Gliwice/Kleszczów (woj. śląskie)/Rzeszów. Rusza śledztwo w sprawie tragicznego wypadku na Śląsku, w którym zginęło dziewięć osób.
Do zdarzenia doszło w sobotę (22.08) wieczorem w pobliżu węzła Kleszczów. Bus zderzył się tam z autokarem. Dzisiaj zostanie przesłuchany kierowca, który „nie brał udziału w zdarzeniu, ale jego zachowanie mogło je spowodować”.
- Policja zatrzymała 67-letniego kierowcę Volkswagena, którego podejrzewamy o przyczynienie się do tego tragicznego zdarzenia – poinformował podinsp. Marek Słomski z gliwickiej policji.
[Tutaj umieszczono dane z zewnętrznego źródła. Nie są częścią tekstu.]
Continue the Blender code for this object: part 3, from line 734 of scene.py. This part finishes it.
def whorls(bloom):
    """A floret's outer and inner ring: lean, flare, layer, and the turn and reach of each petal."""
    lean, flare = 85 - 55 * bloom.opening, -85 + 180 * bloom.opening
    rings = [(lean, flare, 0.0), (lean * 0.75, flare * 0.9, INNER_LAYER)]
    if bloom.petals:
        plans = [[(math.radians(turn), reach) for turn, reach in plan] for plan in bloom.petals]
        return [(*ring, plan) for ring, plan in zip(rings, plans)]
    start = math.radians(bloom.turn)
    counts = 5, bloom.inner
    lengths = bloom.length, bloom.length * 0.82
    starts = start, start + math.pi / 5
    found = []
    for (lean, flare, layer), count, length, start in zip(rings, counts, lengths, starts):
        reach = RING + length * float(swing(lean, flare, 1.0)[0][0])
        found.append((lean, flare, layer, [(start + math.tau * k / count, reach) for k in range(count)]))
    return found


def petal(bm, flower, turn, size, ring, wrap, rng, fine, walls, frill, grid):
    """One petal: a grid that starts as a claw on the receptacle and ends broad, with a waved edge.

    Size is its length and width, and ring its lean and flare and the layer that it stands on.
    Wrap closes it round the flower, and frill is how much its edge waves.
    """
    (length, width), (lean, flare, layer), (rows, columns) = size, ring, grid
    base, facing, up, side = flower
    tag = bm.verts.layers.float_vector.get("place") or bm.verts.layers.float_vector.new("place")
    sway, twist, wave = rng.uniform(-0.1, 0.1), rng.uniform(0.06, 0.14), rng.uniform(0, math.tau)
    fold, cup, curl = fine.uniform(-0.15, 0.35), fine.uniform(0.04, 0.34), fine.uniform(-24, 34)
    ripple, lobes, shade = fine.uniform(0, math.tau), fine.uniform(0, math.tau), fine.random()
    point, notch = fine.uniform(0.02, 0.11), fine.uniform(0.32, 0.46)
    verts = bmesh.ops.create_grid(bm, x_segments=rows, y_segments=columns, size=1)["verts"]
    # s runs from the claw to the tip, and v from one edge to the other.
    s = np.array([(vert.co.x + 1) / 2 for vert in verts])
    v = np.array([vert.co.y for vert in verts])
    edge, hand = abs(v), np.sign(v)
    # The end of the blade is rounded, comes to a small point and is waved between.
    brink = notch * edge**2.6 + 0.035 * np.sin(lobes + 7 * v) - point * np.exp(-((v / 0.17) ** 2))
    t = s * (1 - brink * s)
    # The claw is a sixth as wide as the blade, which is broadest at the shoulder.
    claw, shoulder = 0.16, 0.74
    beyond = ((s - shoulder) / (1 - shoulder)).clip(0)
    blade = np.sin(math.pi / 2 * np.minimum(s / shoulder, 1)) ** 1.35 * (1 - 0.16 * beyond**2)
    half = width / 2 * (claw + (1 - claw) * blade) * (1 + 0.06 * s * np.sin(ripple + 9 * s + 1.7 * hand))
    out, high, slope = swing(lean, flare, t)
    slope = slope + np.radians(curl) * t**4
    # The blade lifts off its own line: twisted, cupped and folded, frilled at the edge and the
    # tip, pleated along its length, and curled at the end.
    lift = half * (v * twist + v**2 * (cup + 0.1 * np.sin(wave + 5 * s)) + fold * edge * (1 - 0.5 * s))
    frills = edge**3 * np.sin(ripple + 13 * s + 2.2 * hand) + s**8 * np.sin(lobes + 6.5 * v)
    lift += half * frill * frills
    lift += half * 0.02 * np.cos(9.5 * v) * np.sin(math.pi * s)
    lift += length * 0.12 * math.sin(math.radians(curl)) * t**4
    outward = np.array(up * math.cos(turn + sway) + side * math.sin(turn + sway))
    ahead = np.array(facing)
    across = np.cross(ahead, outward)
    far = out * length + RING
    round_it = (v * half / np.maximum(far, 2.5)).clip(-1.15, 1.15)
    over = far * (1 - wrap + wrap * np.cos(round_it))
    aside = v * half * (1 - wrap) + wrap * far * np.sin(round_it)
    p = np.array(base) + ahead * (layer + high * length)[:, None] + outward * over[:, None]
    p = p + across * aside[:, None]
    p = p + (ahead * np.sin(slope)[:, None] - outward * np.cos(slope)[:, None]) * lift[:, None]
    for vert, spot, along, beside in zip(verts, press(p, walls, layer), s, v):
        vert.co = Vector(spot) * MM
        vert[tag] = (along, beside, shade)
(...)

Większość ofiar pochodziła z województwa podkarpackiego. Władze regionu zdecydowały się na zapewnienie bliskim ofiar wsparcia psychologicznego.
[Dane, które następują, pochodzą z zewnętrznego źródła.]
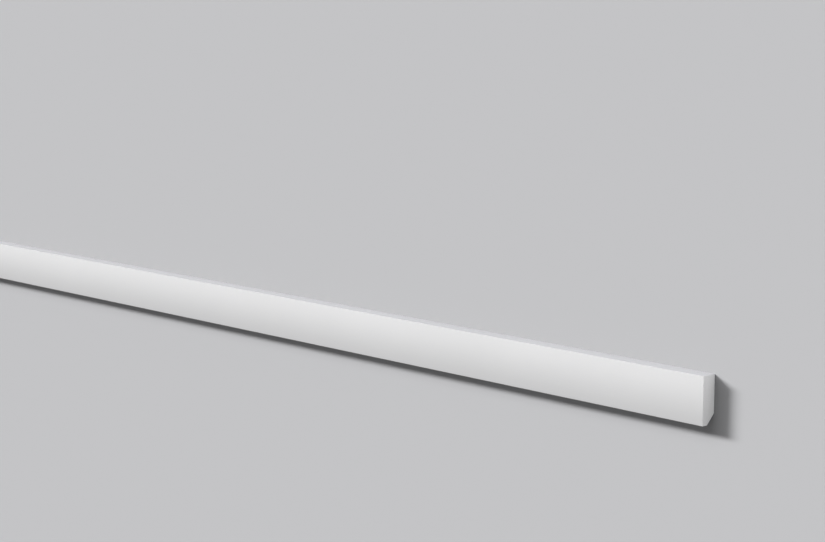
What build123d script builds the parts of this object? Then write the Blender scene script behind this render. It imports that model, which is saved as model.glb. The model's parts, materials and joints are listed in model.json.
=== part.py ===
from build123d import *
import os

# A length of square-edged skirting moulding, extruded in one piece from rigid white foam and sawn square at
# both ends. It is modelled lying on its back, as it is stored:
#   +X runs along the length, to the right for someone who faces the moulding on its wall,
#   +Y points to the top edge, which is up once the moulding is on the wall,
#   +Z points out of the front face, away from the wall.
# The origin is in the middle of the length and of the height, on the plane of the back.

# Driving dimensions in millimetres
LENGTH = 2000.0  # one length of stock, end to end
FACE_HEIGHT = 40.0  # from the bottom edge to the top edge
THICKNESS = 14.0  # from the wall to the front face
CABLE_CHAMFER_RISE = 8.5  # how far the cable chamfer climbs up the back
CABLE_CHAMFER_DEPTH = 8.5  # how far the cable chamfer cuts forward along the bottom edge
FRONT_ARRIS_RADIUS = 0.3  # on the two long edges of the front face, which are the ones that show
TOP_BACK_RADIUS = 0.3  # on the top edge at the wall
NOSE_RADIUS = 0.3  # where the chamfer meets the bottom edge
HEEL_RADIUS = 0.3  # where the chamfer meets the back


def section_outline():
    """The closed outline of the section, with Y as its first coordinate and Z as its second."""
    top = FACE_HEIGHT / 2
    bottom = -FACE_HEIGHT / 2
    corners_and_radii = [
        ((top, 0), TOP_BACK_RADIUS),
        ((top, THICKNESS), FRONT_ARRIS_RADIUS),
        ((bottom, THICKNESS), FRONT_ARRIS_RADIUS),
        ((bottom, CABLE_CHAMFER_DEPTH), NOSE_RADIUS),
        ((bottom + CABLE_CHAMFER_RISE, 0), HEEL_RADIUS),
    ]
    corners = [corner for corner, radius in corners_and_radii]
    radii = [radius for corner, radius in corners_and_radii]
    return FilletPolyline(*corners, radius=radii, close=True)


def moulding():
    """The section extruded both ways from the middle of the length."""
    section = Plane.YZ * make_face(section_outline())
    return extrude(section, LENGTH / 2, both=True)


os.makedirs("parts", exist_ok=True)
export_step(moulding(), "parts/moulding.step")
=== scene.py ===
import json
import math

import bmesh
import bpy
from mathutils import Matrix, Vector

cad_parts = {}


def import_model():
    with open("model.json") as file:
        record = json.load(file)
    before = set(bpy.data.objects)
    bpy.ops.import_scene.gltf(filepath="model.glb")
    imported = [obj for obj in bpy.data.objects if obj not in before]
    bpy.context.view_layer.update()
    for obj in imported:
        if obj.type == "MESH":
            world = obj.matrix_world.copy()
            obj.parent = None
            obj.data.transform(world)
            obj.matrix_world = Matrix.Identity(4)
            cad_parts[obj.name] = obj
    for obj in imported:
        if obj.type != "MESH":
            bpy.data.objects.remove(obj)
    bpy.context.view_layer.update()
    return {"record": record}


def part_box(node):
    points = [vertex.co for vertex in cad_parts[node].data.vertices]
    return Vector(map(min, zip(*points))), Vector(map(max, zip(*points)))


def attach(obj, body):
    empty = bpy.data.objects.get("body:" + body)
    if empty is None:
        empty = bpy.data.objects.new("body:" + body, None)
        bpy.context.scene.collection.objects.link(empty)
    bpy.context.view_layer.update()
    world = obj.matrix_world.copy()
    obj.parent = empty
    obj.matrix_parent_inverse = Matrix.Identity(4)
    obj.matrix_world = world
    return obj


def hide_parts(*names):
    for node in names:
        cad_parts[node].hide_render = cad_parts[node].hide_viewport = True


# A length of white foam skirting moulding that lies on its back on a pale floor. The axes are the CAD
# model's: +X along the moulding, +Y towards its top edge, +Z out of its front face. Sizes are in metres.

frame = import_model()
LOW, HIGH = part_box("moulding")
MOUNTS = {mount["name"]: mount for mount in frame["record"]["mounts"]}

# The moulding's own sizes
LENGTH = HIGH.x - LOW.x
FACE_HEIGHT = HIGH.y - LOW.y
THICKNESS = HIGH.z - LOW.z
CABLE_CHAMFER = 2 * MOUNTS["back_face"]["pos_m"][1]  # the back's middle is half a chamfer above the axis
LONG_EDGE_RADIUS = 0.0003
ARC_STEP = math.radians(15)  # the turn from one facet of a rounded edge to the next
SAWN_EDGE_BREAK = 0.0002  # how far the saw blunts the outline of a cut end
SAWN_EDGE_FACETS = 2
LONG_FACE_STEP = 0.010  # between the cuts across the long faces
SAWN_FACE_STEP = 0.001  # between the cuts over a sawn end
SAWN_UNEVENNESS = 0.00006  # how deep the saw's tearing goes
SAWN_TEAR_SIZE = 0.004
SMOOTH_UP_TO = math.radians(30)  # the turn between two faces past which their edge is shaded sharp
SAME_PLACE = 1e-6  # points that are this close together count as one
LENGTHWAYS_COSINE = 0.999  # past which an edge counts as lying along the moulding
FOAM_SLOT = 1  # the foam's place among the moulding's materials, after the skin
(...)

- Większość ofiar to byli ludzie bardzo młodzi, co dodatkowo potęguje tragedię. Koncentrujemy się na pomocy psychologicznej, aby jak najszybciej bliscy ofiar dostali wsparcie psychologiczne i każde inne, które jest niezbędne w takiej chwili – przekazała rzecznik prasowy wojewody podkarpackiego Małgorzata Waksmundzka-Szarek.